╭──

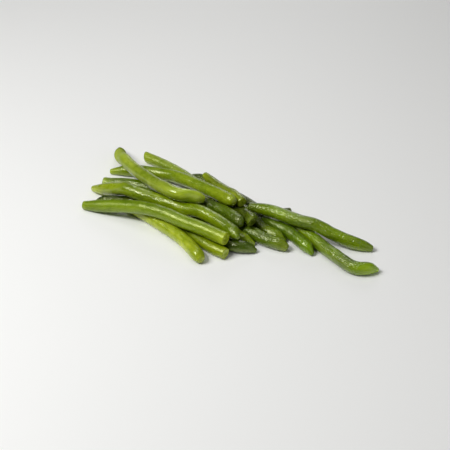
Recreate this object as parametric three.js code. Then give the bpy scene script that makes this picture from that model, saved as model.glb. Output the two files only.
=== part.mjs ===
import * as THREE from 'three';

// A loose pile of cooked, trimmed green beans lying on a flat surface.
// Millimetres, Z up. Left ends are toward -X, the viewer's side is -Y.

const flats = 12; // flats round one bean
const stations = 45; // resting stations along one bean
const ringStep = 2; // every second station carries a ring of the solid
const clearance = 0.38; // left free between two beans that touch
const footPress = 0.25; // how far a bean on the floor is pressed flat
const settleRounds = 420; // rounds of falling and pushing apart
const quietRounds = 120; // last rounds, without falling
const firstFall = 0.12; // drop in the first round
const lastFall = 0.02; // drop in the last round, which sets the sag
const smoothings = 4; // times a bean's kinks are smoothed in one round
const pull = 0.03; // share of the sideways slip taken back in one round
const stiffness = 0.45; // share of each kink smoothed out in one round
const seedPitch = 9.5; // distance between two seeds
const seedSwell = 0.012; // swelling over a seed, as a share of the radius
const slantReach = 9; // how far from a slanted cut its rings still lean
const capShare = 0.7; // radius of the small ring in an end face, as a share
const capReach = 0.7; // how far that ring stands out, as a share of the dome

// Skin colours, from the yellow-green beans on the left to the dark ones.
const shades = {
  light: 0x8c9f38,
  mid: 0x7a8f2c,
  dark: 0x5f7420,
};
const skinRoughness = 0.35;

// Shape of an end: share of the full radius left at the very end, the length
// over which the bean thickens to its full radius, and how far the middle of
// the end face stands out, as a share of the radius there.
const endShapes = {
  cut: { share: 0.93, length: 3, dome: 0.04 },
  thin: { share: 0.64, length: 26, dome: 0.05 },
  taper: { share: 0.45, length: 26, dome: 0.6 },
  tip: { share: 0.42, length: 11, dome: 0.8 },
  round: { share: 0.55, length: 16, dome: 0.7 },
  slim: { share: 0.5, length: 21, dome: 0.7 },
  blunt: { share: 0.62, length: 8, dome: 0.5 },
  stub: { share: 0.72, length: 6, dome: 0.6 },
};

// Each bean: the points its middle passes through, from the left end to the
// right end, its thickness, and the shape of both ends. The beans lie on one
// another in about this order, the lowest first. Where an end is cut at a
// slant, slants gives its slope sideways and upwards, for both ends.
const beans = [
  {
    name: 'bean_front_left_low',
    route: [[-68, 20, 6.5], [-48.4, -0.2, 5], [-28.7, -22.3, 5], [-16.2, -43.8, 5]],
    width: 9.2, ends: ['thin', 'stub'], shade: 'light',
  },
  {
    name: 'bean_front_cut_low',
    route: [[-41, 12, 5], [-24, -13, 4], [-12.7, -27.1, 5], [0.3, -38.5, 5]],
    width: 8.2, ends: ['thin', 'cut'], shade: 'mid',
  },
  {
    name: 'bean_front_dark_tip',
    route: [[-22, 4, 4.2], [-12, -12, 5], [1.1, -28.2, 5], [19.9, -32, 4]],
    width: 8.7, ends: ['thin', 'tip'], shade: 'dark',
  },
  {
    name: 'bean_back_cut_low',
    route: [[-58.6, 83, 4], [-43.4, 70.9, 5], [-24.9, 51.8, 6.5], [-8, 28, 4.2]],
    width: 8.0, ends: ['cut', 'thin'], shade: 'light',
    slants: [[-0.3, -0.35], [0, 0]],
  },
  {
    name: 'bean_left_hidden_tip',
    route: [[-91, 25, 4], [-70, 23, 5], [-45, 21, 5], [-20, 11, 5]],
    width: 8.2, ends: ['tip', 'thin'], shade: 'dark',
  },
  {
    name: 'bean_middle_short_nub',
    route: [[10.6, -1.5, 4], [15.2, -16.3, 4.5], [26.5, -23.4, 5.2], [41, -30.4, 4]],
    width: 8.8, ends: ['thin', 'blunt'], shade: 'dark',
  },
  {
    name: 'bean_middle_slim_tip',
    route: [[-1, 21, 5], [13, 7, 5], [27.5, -10.9, 5], [42.9, -18, 4]],
    width: 8.1, ends: ['cut', 'tip'], shade: 'dark',
  },
  {
    name: 'bean_right_long_front',
    route: [[37, 4, 5], [53.3, -17, 5], [72.1, -41.2, 5], [85.3, -54.8, 5], [98.8, -53.6, 4]],
    width: 9.0, ends: ['cut', 'tip'], shade: 'dark',
  },
  {
    name: 'bean_back_dark_nub',
    route: [[-28, 55.3, 4], [-2, 38, 4], [19.7, 15.3, 4], [32.7, 7.1, 4], [45.4, 14, 5.5]],
    width: 7.4, ends: ['round', 'thin'], shade: 'dark',
  },
  {
    name: 'bean_front_small_tip',
    route: [[-6, 0, 4], [6.6, -14, 5], [20.4, -22.4, 9]],
    width: 8.4, ends: ['cut', 'tip'], shade: 'dark',
  },
  {
    name: 'bean_right_short_front',
    route: [[26, 5, 10], [35, -6, 8], [43.2, -13, 7], [52.7, -24.9, 5], [57.5, -35.4, 4]],
    width: 8.8, ends: ['thin', 'tip'], shade: 'dark',
  },
  {
    name: 'bean_right_long_back',
    route: [[16.7, 6.7, 11], [31.9, -2.8, 14], [56, -17.3, 11], [79.4, -26, 7], [97.4, -30.3, 4]],
    width: 8.8, ends: ['thin', 'round'], shade: 'dark',
  },
  {
    name: 'bean_middle_dark_cut',
    route: [[-4, 20, 13.5], [8.3, 9.4, 12], [18.7, -15, 12]],
    width: 8.6, ends: ['cut', 'cut'], shade: 'dark',
    slants: [[0, 0], [-0.7, 0.4]],
  },
  {
    name: 'bean_front_long',
    route: [[-99, 20.2, 5], [-69.7, 9.1, 11], [-46.4, -2.9, 13], [-19.5, -19.9, 11.5], [0.9, -33, 12]],
    width: 9.3, ends: ['thin', 'cut'], shade: 'light',
  },
  {
    name: 'bean_left_long_back',
    route: [[-88.7, 43.3, 4], [-65.2, 42.8, 9], [-29.7, 26.8, 12], [-0.8, 8.4, 12], [16.8, -11.7, 12.7]],
    width: 8.7, ends: ['cut', 'stub'], shade: 'dark',
  },
  {
    name: 'bean_left_long_front',
    route: [[-92.4, 45.1, 4], [-63.6, 22.7, 11.3], [-36.4, 13.3, 13], [-7, -10.2, 13], [3.4, -22.3, 12], [8.3, -31.1, 12]],
    width: 9.3, ends: ['slim', 'tip'], shade: 'mid',
  },
  {
    name: 'bean_back_short',
    route: [[-13.9, 48.8, 9], [-2.7, 32.9, 15], [13.1, 9.9, 21]],
    width: 7.7, ends: ['thin', 'cut'], shade: 'mid',
  },
  {
    name: 'bean_top_straight',
    route: [[-83.3, 65.7, 4], [-61.1, 62.5, 6], [-35.9, 53.7, 9], [-9.4, 25.5, 16], [5, 6.2, 20]],
    width: 9.1, ends: ['taper', 'stub'], shade: 'mid',
  },
  {
    name: 'bean_top_hooked',
    route: [[-79.4, 95.4, 8], [-75, 70.3, 13], [-55.7, 38.5, 16], [-33, 9.8, 20], [-14.5, 13.8, 20]],
    width: 9.3, ends: ['slim', 'blunt'], shade: 'light',
  },
];

const smooth = (x) => x * x * (3 - 2 * x);

// Radius at a distance from one end, for one kind of end.
function endShare(kind, distance) {
  const { share, length } = endShapes[kind];
  const along = THREE.MathUtils.clamp(distance / length, 0, 1);
  return share + (1 - share) * Math.sqrt(smooth(along) * (2 - smooth(along)));
}

// Stations with the place of the middle and the radius there.
function layOut(bean) {
  const points = bean.route.map(([x, y, z]) => new THREE.Vector3(x, y, z));
  const curve = new THREE.CatmullRomCurve3(points, false, 'centripetal');
  const length = curve.getLength();
  const middles = curve.getSpacedPoints(stations - 1);
  const radii = middles.map((_, i) => {
    const distance = (length * i) / (stations - 1);
    const swell = 1 + seedSwell * Math.cos((2 * Math.PI * distance) / seedPitch);
    const ends = endShare(bean.ends[0], distance) * endShare(bean.ends[1], length - distance);
    return (bean.width / 2) * swell * ends;
  });
  return { ...bean, length, start: middles.map((p) => p.clone()), middles, radii };
}

// Takes kinks out of the way a bean has moved, so that it tilts and bends
// softly, and draws it back over its route.
function stiffen(bean) {
  const moved = bean.middles.map((p, i) => p.clone().sub(bean.start[i]));
  const last = stations - 1;
  const middle = new THREE.Vector3();
  for (let k = 0; k < smoothings * stations; k++) {
    const i = k % stations;
    if (i === 0) {
      middle.copy(moved[1]).multiplyScalar(2).sub(moved[2]);
    } else if (i === last) {
      middle.copy(moved[last - 1]).multiplyScalar(2).sub(moved[last - 2]);
    } else {
      middle.copy(moved[i - 1]).add(moved[i + 1]).multiplyScalar(0.5);
    }
    moved[i].lerp(middle, stiffness);
  }
  moved.forEach((shift, i) => {
    shift.x *= 1 - pull;
    shift.y *= 1 - pull;
    bean.middles[i].copy(bean.start[i]).add(shift);
  });
}

// Pushes two beans apart wherever they come closer than the clearance.
function pushApart(one, other) {
  const away = new THREE.Vector3();
  for (let i = 0; i < stations; i++) {
    for (let j = 0; j < stations; j++) {
      const reach = one.radii[i] + other.radii[j] + clearance;
      away.copy(one.middles[i]).sub(other.middles[j]);
      const distance = away.length();
      if (distance >= reach) {
        continue;
      }
      away.multiplyScalar((0.5 * (reach - distance)) / distance);
      one.middles[i].add(away);
      other.middles[j].sub(away);
    }
  }
}

// Holds a bean up on the flat surface it lies on.
function keepAbove(bean) {
  bean.middles.forEach((p, i) => {
    p.z = Math.max(p.z, bean.radii[i] - footPress);
  });
}

function drop(bean, fall) {
  bean.middles.forEach((p) => {
    p.z -= fall;
  });
}

const laid = beans.map(layOut);
for (let round = 0; round < settleRounds + quietRounds; round++) {
  if (round < settleRounds) {
    const fall = THREE.MathUtils.lerp(firstFall, lastFall, round / settleRounds);
    laid.forEach((bean) => drop(bean, fall));
    laid.forEach(stiffen);
  }
  laid.forEach((one, i) => {
    laid.slice(i + 1).forEach((other) => pushApart(one, other));
  });
  laid.forEach(keepAbove);
}

// Direction of a bean at one of its stations.
function heading(bean, i) {
  const before = bean.middles[Math.max(i - 1, 0)];
  const after = bean.middles[Math.min(i + 1, stations - 1)];
  return after.clone().sub(before).normalize();
}

// Distances of a station from the left and the right end.
function fromEnds(bean, i) {
  const step = bean.length / (stations - 1);
  return [i * step, (stations - 1 - i) * step];
}

// A smaller ring or a point in the rounded left (-1) or right (1) end, given as
// a share of the end's radius and of the distance by which it stands out.
function capRing(bean, end, share, reach) {
  const i = end < 0 ? 0 : stations - 1;
  const along = heading(bean, i);
  const out = end * reach * endShapes[bean.ends[end < 0 ? 0 : 1]].dome * bean.radii[i];
  const middle = bean.middles[i].clone().addScaledVector(along, out);
  return { middle, along, radius: share * bean.radii[i], fromEnds: fromEnds(bean, i) };
}

// How far a point of a slanted end lies along the bean from its ring's middle,
// for a point that lies across and above the middle by the given distances.
function slide(bean, ring, across, above) {
  return (bean.slants ?? []).reduce((sum, [sideways, upwards], end) => {
    const near = 1 - THREE.MathUtils.clamp(ring.fromEnds[end] / slantReach, 0, 1);
    return sum + smooth(near) * (sideways * across + upwards * above);
  }, 0);
}

// Closed skin: rings round the middle line, closer at the ends, and a point in
// each end face.
function skin(bean) {
  const rings = [capRing(bean, -1, capShare, capReach)];
  for (let i = 0; i < stations; i++) {
    if (i % ringStep === 0 || i === 1 || i === stations - 2) {
      rings.push({
        middle: bean.middles[i],
        along: heading(bean, i),
        radius: bean.radii[i],
        fromEnds: fromEnds(bean, i),
      });
    }
  }
  rings.push(capRing(bean, 1, capShare, capReach));
  const positions = [];
  const place = (p) => positions.push(p.x, p.y, Math.max(p.z, 0));
  place(capRing(bean, -1, 0, 1).middle);
  for (const ring of rings) {
    const { middle, along, radius } = ring;
    const side = new THREE.Vector3(-along.y, along.x, 0).normalize();
    const up = along.clone().cross(side);
    for (let k = 0; k < flats; k++) {
      const angle = ((k + 0.5) * 2 * Math.PI) / flats;
      const across = Math.sin(angle) * radius;
      const above = Math.cos(angle) * radius;
      const p = middle.clone().addScaledVector(side, across).addScaledVector(up, above);
      place(p.addScaledVector(along, slide(bean, ring, across, above)));
    }
  }
  place(capRing(bean, 1, 0, 1).middle);
  const faces = [];
  const last = rings.length - 1;
  const at = (ring, k) => 1 + ring * flats + (k % flats);
  for (let k = 0; k < flats; k++) {
    faces.push(0, at(0, k), at(0, k + 1));
    for (let ring = 0; ring < last; ring++) {
      faces.push(at(ring, k), at(ring + 1, k + 1), at(ring, k + 1));
      faces.push(at(ring, k), at(ring + 1, k), at(ring + 1, k + 1));
    }
    faces.push(1 + (last + 1) * flats, at(last, k + 1), at(last, k));
  }
  const geometry = new THREE.BufferGeometry();
  geometry.setAttribute('position', new THREE.Float32BufferAttribute(positions, 3));
  geometry.setIndex(faces);
  geometry.computeVertexNormals();
  return geometry;
}

const bundle = new THREE.Group();
for (const bean of laid) {
  const material = new THREE.MeshStandardMaterial({
    color: shades[bean.shade],
    roughness: skinRoughness,
    metalness: 0,
  });
  const mesh = new THREE.Mesh(skin(bean), material);
  mesh.name = bean.name;
  bundle.add(mesh);
}

// The middle of the bundle's footprint becomes the origin.
const box = new THREE.Box3().setFromObject(bundle);
const middle = box.getCenter(new THREE.Vector3());
for (const mesh of bundle.children) {
  mesh.geometry.translate(-middle.x, -middle.y, -box.min.z);
}

export default bundle;
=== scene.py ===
import bmesh
import bpy
import math
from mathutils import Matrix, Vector, noise


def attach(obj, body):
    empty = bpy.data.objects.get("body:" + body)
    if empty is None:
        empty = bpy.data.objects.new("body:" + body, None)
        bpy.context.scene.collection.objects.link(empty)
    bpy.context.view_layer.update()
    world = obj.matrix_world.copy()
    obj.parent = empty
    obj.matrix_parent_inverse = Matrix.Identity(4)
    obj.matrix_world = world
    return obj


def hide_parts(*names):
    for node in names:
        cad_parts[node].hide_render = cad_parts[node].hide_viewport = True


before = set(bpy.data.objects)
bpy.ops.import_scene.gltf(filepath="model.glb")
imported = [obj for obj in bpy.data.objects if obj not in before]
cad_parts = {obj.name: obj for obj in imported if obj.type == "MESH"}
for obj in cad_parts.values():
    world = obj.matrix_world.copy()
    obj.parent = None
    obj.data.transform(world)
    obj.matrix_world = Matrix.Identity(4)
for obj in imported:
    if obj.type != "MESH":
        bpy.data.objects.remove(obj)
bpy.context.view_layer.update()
mm = 0.001
white = (1, 1, 1, 1)

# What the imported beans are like: corners in one ring, and rings that make up
# each end, of which only the second is a station
cadBean = {"flats": 12, "endRings": 3}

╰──

*WORK TO DO*.
From the top of the listing above, restate each line word for word up to and including the line with "side is -Y."; add nothing else.

*PROBLEM SOLUTION*.
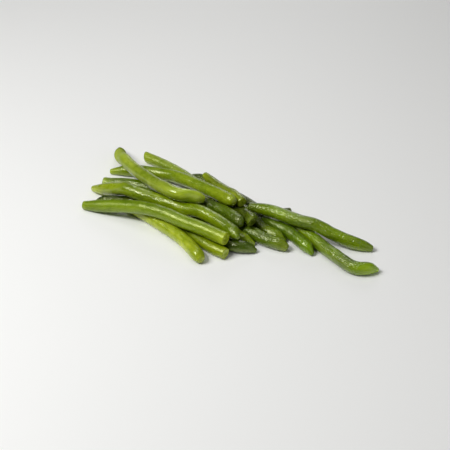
Recreate this object as parametric three.js code. Then give the bpy scene script that makes this picture from that model, saved as model.glb. Output the two files only.
=== part.mjs ===
import * as THREE from 'three';

// A loose pile of cooked, trimmed green beans lying on a flat surface.
// Millimetres, Z up. Left ends are toward -X, the viewer's side is -Y.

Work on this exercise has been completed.